Metropolitan John Zizioulas of Pergamon
devoted a large part of his intervention to the ecumenism in “Laudato
si'”, and mentioned that in 1989 the Ecumenical Patriarch Dimitrios
published an encyclical addressed to all Christians and persons of
good will warning of the seriousness of the ecological problem and
its theological and spiritual implications, and in the same year he
proposed the dedication of 1 September every year to prayer for the
environment. This date, according to the Orthodox calendar, is the
first day of the ecclesiastical year and now devoted to the
environment. The Metropolitan proposed the adoption by all Christians
of this day for prayer for the environment.
“I believe that the significance of
the papal Encyclical Laudato si' is not limited to the subject of
ecology as such. I see in it an important ecumenical dimension in
that it brings the divided Christians before a common task which they
must face together. We live at a time when fundamental existential
problems overwhelm our traditional divisions and relativise them
almost to the point of extinction. Look, for example, at what is
happening today in the Middle East: do those who persecute the
Christians ask them to which Church or Confession they belong?
Christian unity in such cases is de facto realised by persecution and
blood – an ecumenism of martyrdom”.
“The threat posed to us by the
ecological crisis similarly bypasses or transcends our traditional
divisions. The danger facing our common home, the planet on which we
live, is described in the Encyclical in a way leaving no doubt about
the existential risk we are confronted with. This risk is common to
all of us regardless of our ecclesiastical or confessional
identities. Equally common must be our effort to prevent the
catastrophic consequences of the present situation. Pope Francis'
Encyclical is a call to unity – unity in prayer for the
environment, in the same Gospel of Creation, in the conversion of our
hearts and our lifestyles to respect and love everyone and everything
given to us by God”.
Professor John Schellnhuber went on to
note that, from a technological perspective, the deployment of clean
energy for all is feasible and is, in fact, “available in
abundance. All we have to do is develop the means to properly harvest
it and responsibly manage our consumption. While we have been working
decade after decade on developing an incredibly expensive fusion
reactor, we are already blessed with one that works perfectly well
and is free to all of us: the Sun. Photovoltaics, wind and energy
from biomass are ultimately all powered by sunlight. These new
technologies could unfold potential in poor countries where no grid
exists to distribute electricity produced by centralised power plants
and where settlements may be too distantly located from one another
to make such as system feasible. Just like the evolving use of mobile
phones without the previous establishment of landlines, developing
countries could leapfrog the fossil episode and enter the age of
decentralised renewable energy production without detour”.
“The care for our planet therefore
does not have to evolve into a tragedy of the commons. It may well
turn into a story of great transformation in which the opportunity
was seized to overcome profound inequalities. These disparities arose
from the geological coincidence of regional fossil fuel distribution
controlled by the few and the concomitant exploitation. Today, the
implications of our actions and the pathways are clear. It is solely
a question of what future we choose to believe in and to pursue”.

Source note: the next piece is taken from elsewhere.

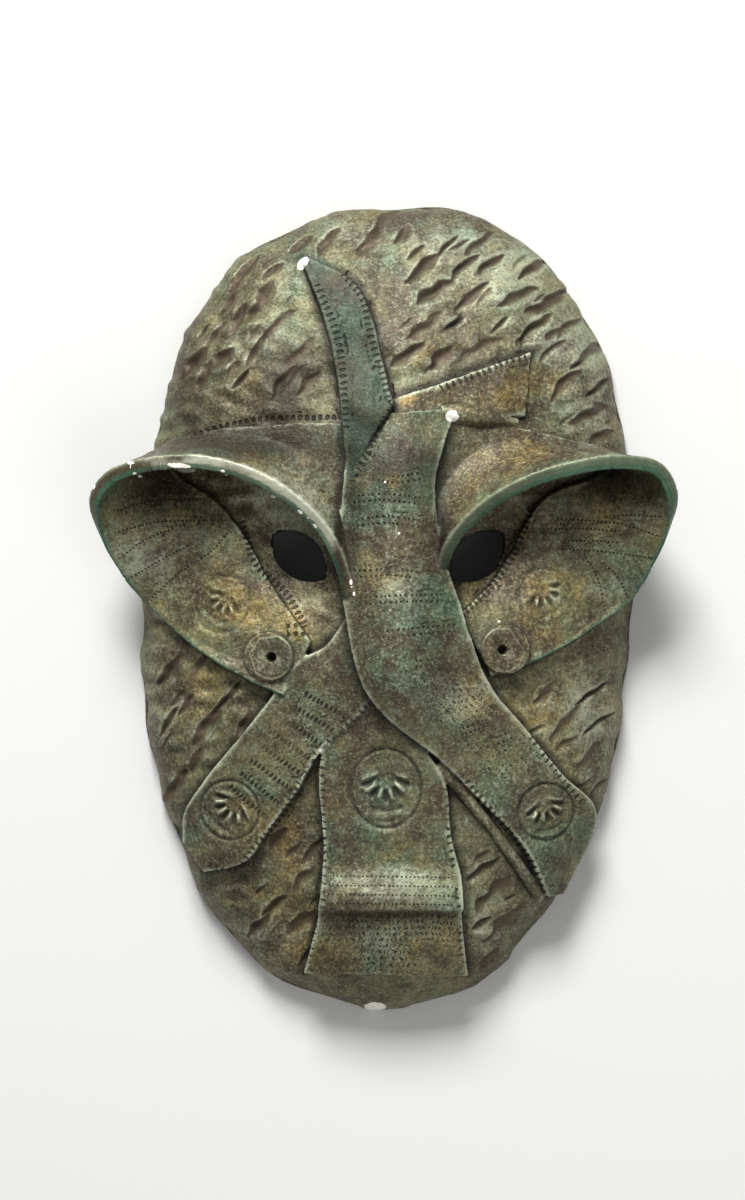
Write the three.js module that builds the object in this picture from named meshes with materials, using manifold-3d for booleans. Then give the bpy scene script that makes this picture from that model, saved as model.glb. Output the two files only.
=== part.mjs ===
import * as THREE from 'three';
import { mergeVertices } from 'three/addons/utils/BufferGeometryUtils.js';
import Module from 'manifold-3d';

// A slab-built fired clay wall mask, lying face up on its flat back rim.
// Millimetres, +X to the right of the face, +Y to the top of the head, +Z out of the face.

const faceWidth = 202;
const faceHeight = 330;
const crownHeight = 44;
const wallThickness = 7;
const rimWidth = 7;
const hoodThickness = 5.5;
const strapThickness = 5;
const noseStrapThickness = 8;
const noseStrapSwell = 3;
const noseStrapThinning = 5;
const topStrapThickness = 4.5;
const topStrapRise = 3.5;
const browTabThickness = 3.5;
const cordHeight = 4.5;
const cordWidth = 4.5;
const embedDepth = 3;
const noseRidgeHeight = 9;
const socketDepth = 9;
const lipHeight = 5.5;
const lipTop = -0.6;
const lipFoot = -0.722;
const rollRadius = 4.2;
const studRadius = 10;
const studHeight = 7;
const studHoleRadius = 1.8;
const studHoleDepth = 9;
const eyeHoleLength = 27;
const eyeHoleWidth = 17;
const gougeLength = 16;
const gougeWidth = 4.8;
const gougeDepth = 1.9;
const gougePitch = 14.5;
const ringGrooveRadius = 0.9;
const leafLobeDepth = 1.5;
const nailSeatWidth = 30;
const nailSeatFloor = 12;
const nailSeatRoof = 20;
const nailSeatReach = 147;
const meshTolerance = 0.05;
const cornerPitch = 0.02;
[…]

Carolyn Woo, the president of Catholic
Relief Services and former dean of the Mendoza College of Business of
the University of Notre Dame, U.S.A., as an expert in economics and
finance, affirmed that investing in sustainability is “another
win-win opportunity for business”, given that “numerous studies
have provided estimates of astronomical costs associated with coastal
disasters as water levels rise, drought and storms that devastate
agricultural production, or loss in productivity due to growing days
of extreme heat and health crises due to pollution. … Business can
play a role to assist customers to become responsible consumers.
Design and production that minimises waste by utilising renewable
energy sources, improving efficiencies, enabling recycling,
reclamation and re-use provides new opportunities for businesses as
these enable consumers to do their part”.

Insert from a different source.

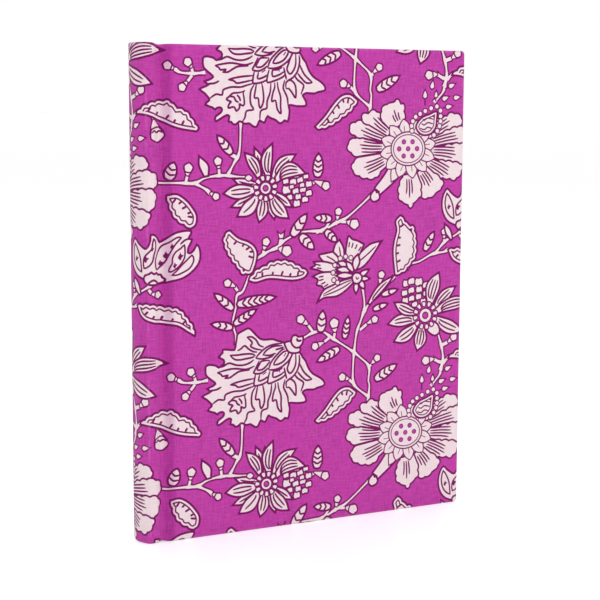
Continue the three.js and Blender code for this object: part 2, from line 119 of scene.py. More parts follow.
@dataclass(frozen=True)
class BookSizes:
    """Sizes of the bound book in millimetres, the same as in the CAD source."""

    case_width: float = 152.0
    case_height: float = 202.5
    spine_head_rise: float = 0.5
    spine_round: float = 3.1
    spine_corner_radius: float = 2.2
    half_thickness: float = 8.228
    cloth: float = 0.4
    glue: float = 0.02
    board: float = 2.0
    board_corner: float = 1.2
    turn_in: float = 15.0
    groove_centre: float = 5.7
    groove_half_width: float = 2.8
    groove_depth: float = 1.6
    board_to_groove: float = 0.3
    stiffener: float = 0.8
    stiffener_land: float = 2.4
    square: float = 3.0
    section_count: int = 7
    leaves_per_section: int = 8
    leaf: float = 0.156
    leaf_air: float = 0.02
    fold_pitch: float = 1.85
    spine_gap: float = 2.83

    @property
    def corner_x(self) -> float:
        """Where the flat front meets the rounded spine."""
        return -self.case_width / 2 + self.spine_round

    @property
    def gutter_x(self) -> float:
        """The bottom of the joint groove, where the cover bends."""
        return self.corner_x + self.groove_centre

    @property
    def board_spine_x(self) -> float:
        """The board's edge beside the groove."""
        return self.gutter_x + self.groove_half_width + self.board_to_groove

    @property
    def fore_x(self) -> float:
        """The fore-edge of the case."""
        return self.case_width / 2

    @property
    def spine_radius(self) -> float:
        """Radius of the rounded back, outside the cloth."""
        return (self.half_thickness**2 + self.spine_round**2) / (2 * self.spine_round)

    @property
    def arc_x(self) -> float:
        """Centre of the rounded back."""
        return -self.case_width / 2 + self.spine_radius

    @property
    def wrap(self) -> float:
        """Thickness of a board with its cloth on both faces."""
        return self.board + 2 * self.cloth + 2 * self.glue

    @property
    def section(self) -> float:
        """Thickness of one section's leaves."""
        return self.leaves_per_section * self.leaf + (self.leaves_per_section - 1) * self.leaf_air

    def groove_dip(self, x: np.ndarray) -> np.ndarray:
        """Depth of the cloth below the board's level at each x.

        Args:
            x: places along the width.

        Returns:
            The dip at each place, zero outside the groove.
        """
        away = np.minimum(np.abs(x - self.gutter_x) / self.groove_half_width, 1)
        return self.groove_depth * (1 + np.cos(np.pi * away)) / 2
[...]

“This Encyclical certainly affirms
the important role that business will need to play, but Pope Francis
is clear that we need partnerships between public and private sectors
– as he puts it, 'politics and economics in dialogue for human
fulfilment'. Since both public and private sectors have the same
goal, and are integrated into the same interconnected web of life,
they need to work together in harmony. Sometimes that means business
being more accepting of stronger forms of regulation, especially in
the financial sector. It also means business getting fully on board
with the new Sustainable Development Goals and the need to take
action to combat climate change. At the end of the day, business is a
human enterprise and must strive for true human development and the
common good”.
Finally, the teacher Valeria Martano
talked about urban ecology, endangered by pollution, inadequate
services and generalised individualism, as a challenge for
Christians. The quality of life in the suburbs is poor, she
emphasised: “there is a build-up of rage and a sense of exclusion.

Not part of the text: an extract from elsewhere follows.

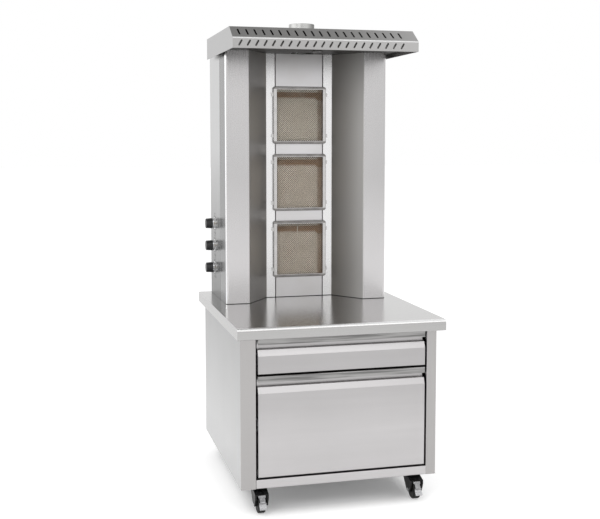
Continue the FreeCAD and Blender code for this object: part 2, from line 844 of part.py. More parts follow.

Too many people are denied the dignity of a house, such as the Roma
community, and often we witness the destruction of precarious
dwellings without the offer of an alternative. The elderly are
'expelled' from the social fabric and located in peripheral
institutions. … We encounter violence in some quarters. But we can
help live better if we reject this resignation to individualism. …
For years, with the Sant'Egidio Community, we have worked to save
spaces from pollution. … Starting with the weakest – children,
the elderly, the disabled – we reconstruct a human fabric. …
Around the weak, it is possible to renew the face of the suburbs,
discovering energies that renew human ecology”.
“The Encyclical invites us to put
into practice the common good”, she concluded. “The city and the
environment are our common home. We often live according to human
itineraries: fragmented and contradictory. Each person tries to save
himself, in his own corner. Everyone follows his own interest. But
there is a 'community salvation' that starts from the inclusion of
the weak, a valuable resource for an integral ecology”.